:: WHAT THE TASK REQUIRES ::
Which lines run from the first one up to and including the one with "SEAL_EDGE = 0.18"? Print exactly those.

:: COLLECTED DATA ::

++++++++++++++++++++

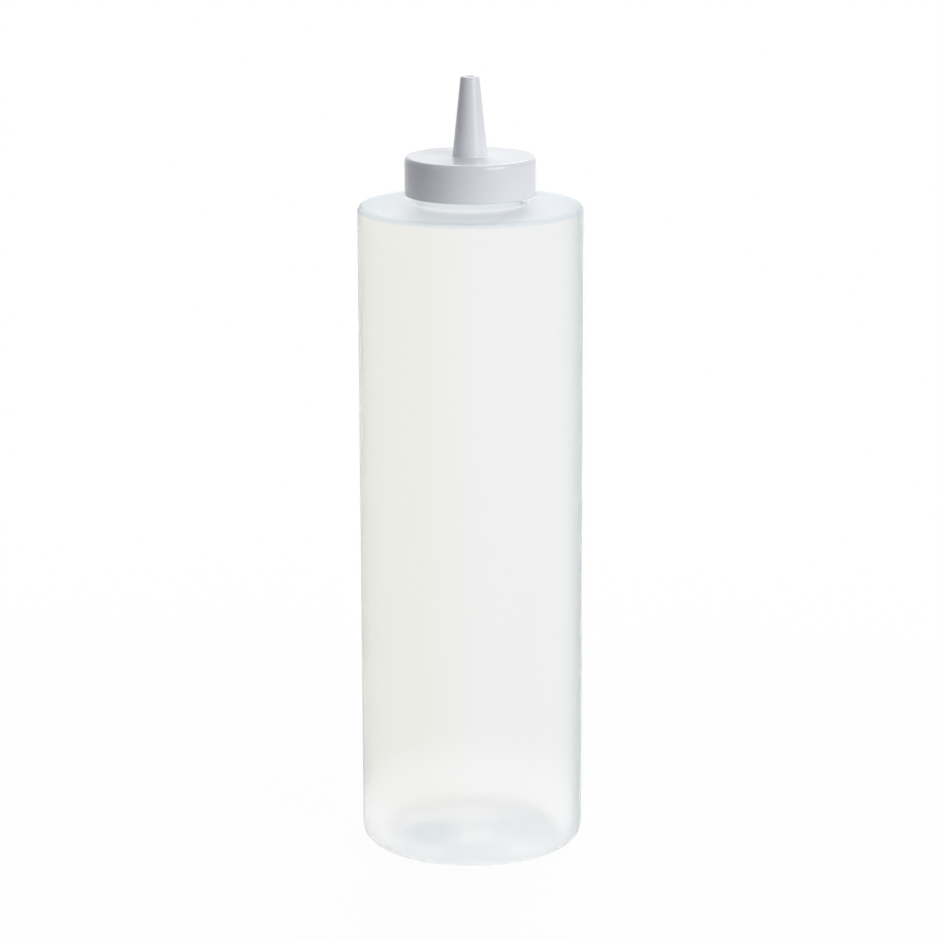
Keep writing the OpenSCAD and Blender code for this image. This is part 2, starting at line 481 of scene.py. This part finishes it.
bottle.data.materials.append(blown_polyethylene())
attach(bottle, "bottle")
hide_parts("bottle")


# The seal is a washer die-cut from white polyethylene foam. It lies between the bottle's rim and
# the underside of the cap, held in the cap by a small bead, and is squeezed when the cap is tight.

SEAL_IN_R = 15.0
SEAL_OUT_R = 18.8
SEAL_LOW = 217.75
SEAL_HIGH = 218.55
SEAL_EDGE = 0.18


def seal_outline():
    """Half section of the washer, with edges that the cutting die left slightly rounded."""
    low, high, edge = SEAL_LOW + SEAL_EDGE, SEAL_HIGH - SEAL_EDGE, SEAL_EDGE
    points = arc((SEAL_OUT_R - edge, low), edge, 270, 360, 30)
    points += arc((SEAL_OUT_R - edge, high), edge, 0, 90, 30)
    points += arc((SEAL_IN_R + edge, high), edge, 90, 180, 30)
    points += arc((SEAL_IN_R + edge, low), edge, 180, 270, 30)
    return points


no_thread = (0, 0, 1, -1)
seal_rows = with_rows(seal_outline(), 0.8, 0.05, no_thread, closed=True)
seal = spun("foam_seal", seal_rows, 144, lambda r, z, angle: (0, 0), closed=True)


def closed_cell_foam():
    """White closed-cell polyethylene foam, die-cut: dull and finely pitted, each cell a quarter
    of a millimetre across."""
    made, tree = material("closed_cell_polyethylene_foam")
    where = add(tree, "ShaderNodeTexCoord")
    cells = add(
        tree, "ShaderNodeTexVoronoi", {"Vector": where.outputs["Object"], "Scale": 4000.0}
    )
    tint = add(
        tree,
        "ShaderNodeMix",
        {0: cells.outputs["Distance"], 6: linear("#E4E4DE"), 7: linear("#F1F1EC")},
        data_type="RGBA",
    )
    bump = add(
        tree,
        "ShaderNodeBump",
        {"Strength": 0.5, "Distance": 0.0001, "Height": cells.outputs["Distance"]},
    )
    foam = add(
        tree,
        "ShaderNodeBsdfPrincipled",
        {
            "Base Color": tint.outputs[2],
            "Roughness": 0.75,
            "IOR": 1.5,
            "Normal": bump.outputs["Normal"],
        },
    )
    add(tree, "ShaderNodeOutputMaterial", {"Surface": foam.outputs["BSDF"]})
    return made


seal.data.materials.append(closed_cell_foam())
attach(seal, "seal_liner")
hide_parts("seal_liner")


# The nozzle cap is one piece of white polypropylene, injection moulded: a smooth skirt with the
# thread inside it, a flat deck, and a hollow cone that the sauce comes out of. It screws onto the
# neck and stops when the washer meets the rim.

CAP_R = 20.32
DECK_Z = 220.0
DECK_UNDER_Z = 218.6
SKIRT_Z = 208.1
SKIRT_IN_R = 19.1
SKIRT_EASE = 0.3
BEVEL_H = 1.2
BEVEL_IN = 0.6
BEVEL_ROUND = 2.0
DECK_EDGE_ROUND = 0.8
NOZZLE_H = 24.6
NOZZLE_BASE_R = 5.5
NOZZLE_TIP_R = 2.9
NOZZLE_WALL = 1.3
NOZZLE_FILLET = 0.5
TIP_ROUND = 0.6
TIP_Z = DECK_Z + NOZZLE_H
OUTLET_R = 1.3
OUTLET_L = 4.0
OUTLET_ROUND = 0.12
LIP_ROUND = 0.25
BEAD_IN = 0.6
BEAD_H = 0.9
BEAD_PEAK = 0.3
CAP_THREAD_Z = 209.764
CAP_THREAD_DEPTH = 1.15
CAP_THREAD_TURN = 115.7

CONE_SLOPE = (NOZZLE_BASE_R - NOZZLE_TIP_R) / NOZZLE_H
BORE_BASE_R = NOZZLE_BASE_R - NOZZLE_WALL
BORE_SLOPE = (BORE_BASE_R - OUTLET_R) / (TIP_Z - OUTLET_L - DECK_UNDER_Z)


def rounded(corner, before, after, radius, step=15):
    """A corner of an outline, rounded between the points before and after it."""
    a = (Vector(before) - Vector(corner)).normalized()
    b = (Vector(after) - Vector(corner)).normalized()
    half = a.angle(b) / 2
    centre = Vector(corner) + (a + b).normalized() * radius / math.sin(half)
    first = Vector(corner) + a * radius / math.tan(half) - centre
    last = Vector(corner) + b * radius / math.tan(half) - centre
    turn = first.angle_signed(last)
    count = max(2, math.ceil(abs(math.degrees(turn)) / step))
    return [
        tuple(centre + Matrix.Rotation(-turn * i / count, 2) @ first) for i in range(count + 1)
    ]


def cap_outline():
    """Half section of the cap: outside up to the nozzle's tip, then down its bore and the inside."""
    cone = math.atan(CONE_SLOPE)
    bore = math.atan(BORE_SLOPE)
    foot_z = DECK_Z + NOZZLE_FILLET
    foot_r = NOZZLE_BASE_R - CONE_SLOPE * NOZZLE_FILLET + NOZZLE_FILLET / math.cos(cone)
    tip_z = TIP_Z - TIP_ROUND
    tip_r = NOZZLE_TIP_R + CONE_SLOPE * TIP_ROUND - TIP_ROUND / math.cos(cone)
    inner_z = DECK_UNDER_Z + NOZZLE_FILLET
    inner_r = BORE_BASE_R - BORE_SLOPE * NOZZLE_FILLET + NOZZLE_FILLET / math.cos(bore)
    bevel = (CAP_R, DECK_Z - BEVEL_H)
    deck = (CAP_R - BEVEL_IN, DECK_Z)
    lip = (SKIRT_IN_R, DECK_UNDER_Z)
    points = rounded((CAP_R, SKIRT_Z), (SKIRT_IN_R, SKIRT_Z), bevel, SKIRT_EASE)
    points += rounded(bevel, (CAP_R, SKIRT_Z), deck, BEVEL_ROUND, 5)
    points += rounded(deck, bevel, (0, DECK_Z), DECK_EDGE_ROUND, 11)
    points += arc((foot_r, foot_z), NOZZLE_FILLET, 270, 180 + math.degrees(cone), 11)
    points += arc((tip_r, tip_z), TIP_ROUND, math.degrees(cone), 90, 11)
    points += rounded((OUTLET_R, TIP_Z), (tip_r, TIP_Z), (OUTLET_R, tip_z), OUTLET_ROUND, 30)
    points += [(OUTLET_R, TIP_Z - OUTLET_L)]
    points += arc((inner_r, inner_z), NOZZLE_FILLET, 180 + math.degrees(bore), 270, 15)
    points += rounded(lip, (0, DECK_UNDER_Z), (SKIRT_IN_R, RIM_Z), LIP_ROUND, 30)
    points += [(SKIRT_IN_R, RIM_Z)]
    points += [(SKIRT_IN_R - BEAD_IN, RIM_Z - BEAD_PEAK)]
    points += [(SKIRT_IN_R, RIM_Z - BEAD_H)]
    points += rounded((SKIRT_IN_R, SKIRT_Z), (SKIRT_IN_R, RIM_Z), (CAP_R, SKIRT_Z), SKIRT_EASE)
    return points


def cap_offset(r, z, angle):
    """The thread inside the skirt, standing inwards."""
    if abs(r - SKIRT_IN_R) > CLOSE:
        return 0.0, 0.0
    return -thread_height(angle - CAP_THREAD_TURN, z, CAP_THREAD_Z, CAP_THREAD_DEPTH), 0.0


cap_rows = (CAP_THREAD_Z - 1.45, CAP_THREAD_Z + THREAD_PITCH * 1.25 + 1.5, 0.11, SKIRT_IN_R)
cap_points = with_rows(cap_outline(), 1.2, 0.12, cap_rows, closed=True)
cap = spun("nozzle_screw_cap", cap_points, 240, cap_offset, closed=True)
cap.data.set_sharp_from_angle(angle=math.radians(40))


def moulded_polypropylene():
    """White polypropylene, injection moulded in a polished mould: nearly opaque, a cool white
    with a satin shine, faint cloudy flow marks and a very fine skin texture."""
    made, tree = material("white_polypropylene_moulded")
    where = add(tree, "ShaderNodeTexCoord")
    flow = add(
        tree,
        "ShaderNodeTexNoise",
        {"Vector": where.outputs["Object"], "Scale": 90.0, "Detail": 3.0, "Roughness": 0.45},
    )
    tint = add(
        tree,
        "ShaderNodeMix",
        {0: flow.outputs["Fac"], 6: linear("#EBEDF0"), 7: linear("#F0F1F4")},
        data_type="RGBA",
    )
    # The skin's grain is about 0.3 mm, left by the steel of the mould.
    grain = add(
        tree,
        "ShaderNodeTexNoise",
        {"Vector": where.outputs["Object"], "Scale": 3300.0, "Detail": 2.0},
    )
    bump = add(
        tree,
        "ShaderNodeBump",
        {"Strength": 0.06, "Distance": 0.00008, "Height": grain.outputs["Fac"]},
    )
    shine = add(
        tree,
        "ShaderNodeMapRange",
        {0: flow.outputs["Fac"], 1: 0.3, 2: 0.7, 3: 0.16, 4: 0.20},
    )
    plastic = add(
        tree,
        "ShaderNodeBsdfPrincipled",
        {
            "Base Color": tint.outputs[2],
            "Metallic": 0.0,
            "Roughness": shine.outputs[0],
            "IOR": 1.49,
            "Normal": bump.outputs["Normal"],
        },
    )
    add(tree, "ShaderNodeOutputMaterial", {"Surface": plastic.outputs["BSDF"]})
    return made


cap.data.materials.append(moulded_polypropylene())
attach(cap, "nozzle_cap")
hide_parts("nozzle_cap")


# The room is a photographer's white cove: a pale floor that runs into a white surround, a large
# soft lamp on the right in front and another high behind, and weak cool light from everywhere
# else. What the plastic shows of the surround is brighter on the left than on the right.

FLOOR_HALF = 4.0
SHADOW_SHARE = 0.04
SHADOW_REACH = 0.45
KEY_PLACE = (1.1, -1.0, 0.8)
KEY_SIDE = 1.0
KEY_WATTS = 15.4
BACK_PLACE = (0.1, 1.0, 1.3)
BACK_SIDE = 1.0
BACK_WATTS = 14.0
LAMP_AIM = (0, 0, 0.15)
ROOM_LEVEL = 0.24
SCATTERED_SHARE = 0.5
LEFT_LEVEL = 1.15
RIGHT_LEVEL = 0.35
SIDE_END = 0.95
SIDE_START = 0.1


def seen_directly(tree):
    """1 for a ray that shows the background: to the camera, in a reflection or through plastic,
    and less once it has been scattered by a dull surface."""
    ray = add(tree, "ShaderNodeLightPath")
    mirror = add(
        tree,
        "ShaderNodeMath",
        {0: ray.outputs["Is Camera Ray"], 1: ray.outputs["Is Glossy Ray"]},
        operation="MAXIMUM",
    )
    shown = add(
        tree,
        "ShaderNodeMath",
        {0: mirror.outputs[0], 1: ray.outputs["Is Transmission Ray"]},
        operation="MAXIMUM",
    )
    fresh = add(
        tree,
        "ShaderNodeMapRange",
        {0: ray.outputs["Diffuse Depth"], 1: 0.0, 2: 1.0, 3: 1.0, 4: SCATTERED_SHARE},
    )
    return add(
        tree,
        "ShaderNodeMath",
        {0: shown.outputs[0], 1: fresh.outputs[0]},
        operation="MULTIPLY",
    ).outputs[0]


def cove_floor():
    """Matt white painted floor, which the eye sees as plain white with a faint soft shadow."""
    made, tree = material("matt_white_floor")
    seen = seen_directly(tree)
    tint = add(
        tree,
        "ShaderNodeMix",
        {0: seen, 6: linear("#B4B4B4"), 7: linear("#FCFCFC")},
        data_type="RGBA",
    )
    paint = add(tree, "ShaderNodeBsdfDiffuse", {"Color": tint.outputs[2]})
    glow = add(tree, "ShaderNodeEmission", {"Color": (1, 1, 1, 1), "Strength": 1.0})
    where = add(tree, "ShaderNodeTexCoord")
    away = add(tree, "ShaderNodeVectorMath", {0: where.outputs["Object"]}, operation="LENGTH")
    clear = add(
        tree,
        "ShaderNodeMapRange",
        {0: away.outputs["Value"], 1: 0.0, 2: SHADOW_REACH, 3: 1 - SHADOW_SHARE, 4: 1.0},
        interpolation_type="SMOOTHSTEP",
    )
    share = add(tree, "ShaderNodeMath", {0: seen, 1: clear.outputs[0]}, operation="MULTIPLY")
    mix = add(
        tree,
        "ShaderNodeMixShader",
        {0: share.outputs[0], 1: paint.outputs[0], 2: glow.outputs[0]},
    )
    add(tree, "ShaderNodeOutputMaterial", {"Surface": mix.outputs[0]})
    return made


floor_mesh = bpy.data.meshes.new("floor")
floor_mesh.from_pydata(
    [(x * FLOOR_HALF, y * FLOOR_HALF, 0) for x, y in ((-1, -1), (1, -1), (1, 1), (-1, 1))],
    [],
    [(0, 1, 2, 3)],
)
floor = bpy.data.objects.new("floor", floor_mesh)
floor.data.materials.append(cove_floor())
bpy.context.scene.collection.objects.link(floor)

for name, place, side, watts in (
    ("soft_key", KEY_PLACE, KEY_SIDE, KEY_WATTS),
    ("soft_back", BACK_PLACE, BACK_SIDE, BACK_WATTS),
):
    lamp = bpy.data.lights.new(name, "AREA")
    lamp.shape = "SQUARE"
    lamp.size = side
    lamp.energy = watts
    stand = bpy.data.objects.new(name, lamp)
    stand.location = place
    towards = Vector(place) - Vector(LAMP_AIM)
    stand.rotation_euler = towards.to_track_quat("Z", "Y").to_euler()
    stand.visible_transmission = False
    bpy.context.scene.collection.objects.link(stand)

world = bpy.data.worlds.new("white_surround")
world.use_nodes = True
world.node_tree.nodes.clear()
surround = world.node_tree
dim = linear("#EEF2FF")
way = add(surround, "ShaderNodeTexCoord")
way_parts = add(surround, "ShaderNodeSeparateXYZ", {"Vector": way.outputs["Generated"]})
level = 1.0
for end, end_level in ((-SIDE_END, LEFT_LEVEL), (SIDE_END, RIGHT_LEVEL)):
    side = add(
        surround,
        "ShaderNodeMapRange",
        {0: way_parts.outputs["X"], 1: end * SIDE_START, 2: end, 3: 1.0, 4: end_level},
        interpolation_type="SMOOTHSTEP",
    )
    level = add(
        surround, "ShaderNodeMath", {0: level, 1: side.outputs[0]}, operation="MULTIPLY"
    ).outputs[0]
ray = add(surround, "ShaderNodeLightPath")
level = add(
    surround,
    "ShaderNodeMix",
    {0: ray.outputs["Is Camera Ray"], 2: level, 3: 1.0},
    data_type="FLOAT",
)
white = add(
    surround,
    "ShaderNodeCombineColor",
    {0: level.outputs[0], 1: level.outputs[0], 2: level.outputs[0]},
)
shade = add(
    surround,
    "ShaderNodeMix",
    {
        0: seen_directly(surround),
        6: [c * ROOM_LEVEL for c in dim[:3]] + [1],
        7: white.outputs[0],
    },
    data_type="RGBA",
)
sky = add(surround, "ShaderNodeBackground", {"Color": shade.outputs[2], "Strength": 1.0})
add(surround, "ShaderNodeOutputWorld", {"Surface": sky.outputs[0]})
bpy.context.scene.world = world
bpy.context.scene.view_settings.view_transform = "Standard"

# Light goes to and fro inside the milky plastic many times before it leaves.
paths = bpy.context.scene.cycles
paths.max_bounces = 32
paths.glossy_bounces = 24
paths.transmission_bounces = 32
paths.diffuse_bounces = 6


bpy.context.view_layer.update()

++++++++++++++++++++

:: EXERCISE SOLUTION ::
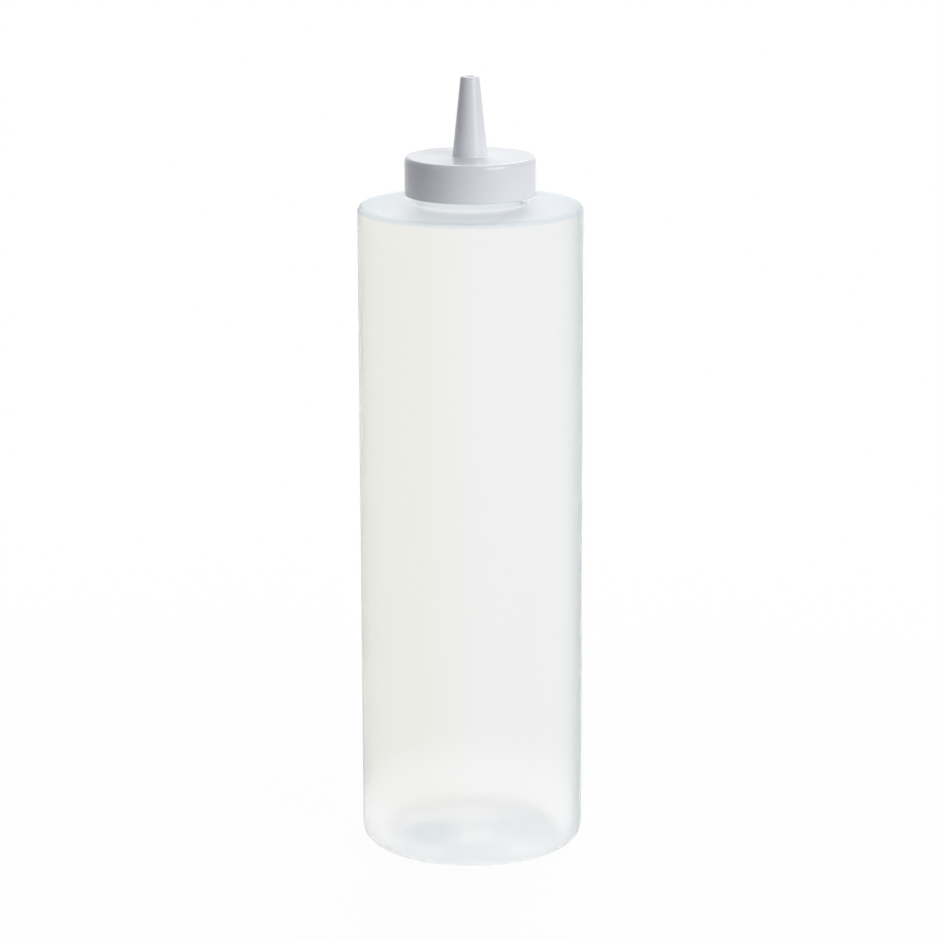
Keep writing the OpenSCAD and Blender code for this image. This is part 2, starting at line 481 of scene.py. This part finishes it.
bottle.data.materials.append(blown_polyethylene())
attach(bottle, "bottle")
hide_parts("bottle")


# The seal is a washer die-cut from white polyethylene foam. It lies between the bottle's rim and
# the underside of the cap, held in the cap by a small bead, and is squeezed when the cap is tight.

SEAL_IN_R = 15.0
SEAL_OUT_R = 18.8
SEAL_LOW = 217.75
SEAL_HIGH = 218.55
SEAL_EDGE = 0.18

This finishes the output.